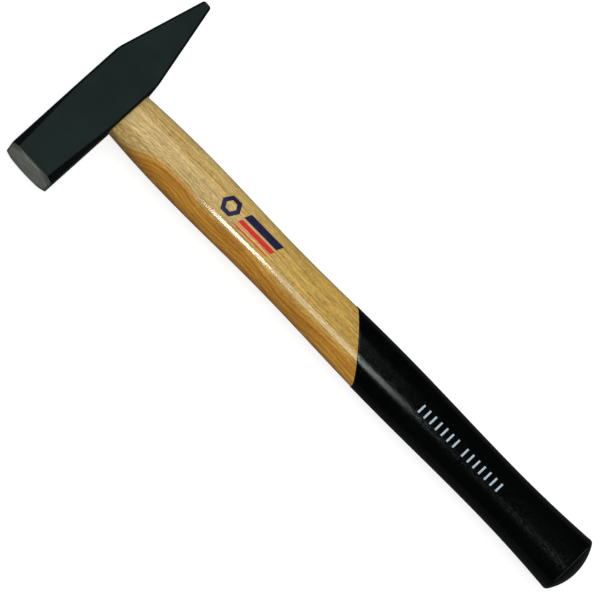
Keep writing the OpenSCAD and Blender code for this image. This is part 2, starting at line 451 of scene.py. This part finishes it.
def head_blank():
    """The head before its eye is cut, with every long edge softened."""
    bm = prism(side_outline(), -HALF, HALF, lambda u, v, w: (u, v, w))
    bmesh.ops.recalc_face_normals(bm, faces=bm.faces)
    for side_x in (1, -1):
        for side_z in (1, -1):
            sides = Vector((side_x, 1, side_z))
            for point, normal in edge_planes():
                slice_off(bm, point * sides, normal * sides)
    # The bevel around the striking face: a plane for each of its eight sides.
    for i in range(8):
        a = math.pi / 4 * i
        reach = HALF if i % 2 == 0 else (2 * HALF - FACE_CORNER) * math.sqrt(0.5)
        out = Vector((math.cos(a), 0, math.sin(a)))
        point = out * (reach - FACE_BEVEL) + Vector((0, -RIM_REACH, 0))
        slice_off(bm, point, out + Vector((0, -1, 0)))
    bmesh.ops.remove_doubles(bm, verts=bm.verts, dist=CUT_WELD)
    bmesh.ops.recalc_face_normals(bm, faces=bm.faces)
    soften(bm, EDGE_SOFTNESS)
    crown_face(bm)
    return bm


def soften(bm, radius, least_angle=14.0):
    """Rounds every edge of bm that turns by more than least_angle degrees."""
    edges = [e for e in bm.edges
             if len(e.link_faces) == 2 and e.calc_face_angle() > math.radians(least_angle)]
    bmesh.ops.bevel(bm, geom=edges, offset=radius * MM, offset_type="OFFSET", segments=3,
                    profile=0.5, affect="EDGES", clamp_overlap=True)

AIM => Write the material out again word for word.

COMPLETED EXERCISE =>
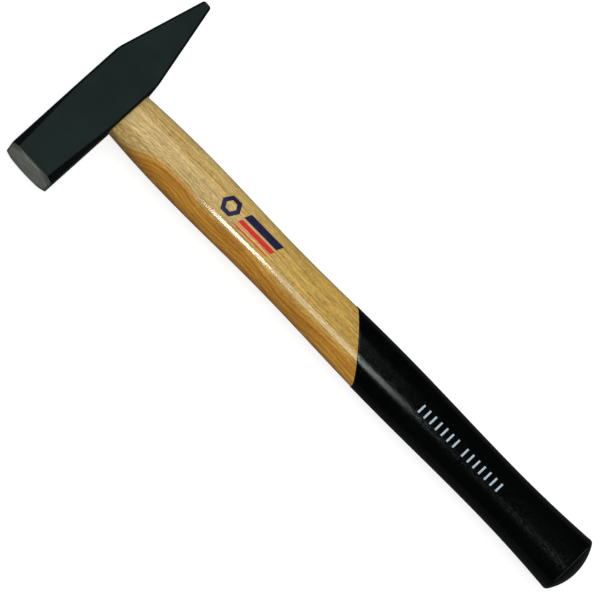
Keep writing the OpenSCAD and Blender code for this image. This is part 2, starting at line 451 of scene.py. This part finishes it.
def head_blank():
    """The head before its eye is cut, with every long edge softened."""
    bm = prism(side_outline(), -HALF, HALF, lambda u, v, w: (u, v, w))
    bmesh.ops.recalc_face_normals(bm, faces=bm.faces)
    for side_x in (1, -1):
        for side_z in (1, -1):
            sides = Vector((side_x, 1, side_z))
            for point, normal in edge_planes():
                slice_off(bm, point * sides, normal * sides)
    # The bevel around the striking face: a plane for each of its eight sides.
    for i in range(8):
        a = math.pi / 4 * i
        reach = HALF if i % 2 == 0 else (2 * HALF - FACE_CORNER) * math.sqrt(0.5)
        out = Vector((math.cos(a), 0, math.sin(a)))
        point = out * (reach - FACE_BEVEL) + Vector((0, -RIM_REACH, 0))
        slice_off(bm, point, out + Vector((0, -1, 0)))
    bmesh.ops.remove_doubles(bm, verts=bm.verts, dist=CUT_WELD)
    bmesh.ops.recalc_face_normals(bm, faces=bm.faces)
    soften(bm, EDGE_SOFTNESS)
    crown_face(bm)
    return bm


def soften(bm, radius, least_angle=14.0):
    """Rounds every edge of bm that turns by more than least_angle degrees."""
    edges = [e for e in bm.edges
             if len(e.link_faces) == 2 and e.calc_face_angle() > math.radians(least_angle)]
    bmesh.ops.bevel(bm, geom=edges, offset=radius * MM, offset_type="OFFSET", segments=3,
                    profile=0.5, affect="EDGES", clamp_overlap=True)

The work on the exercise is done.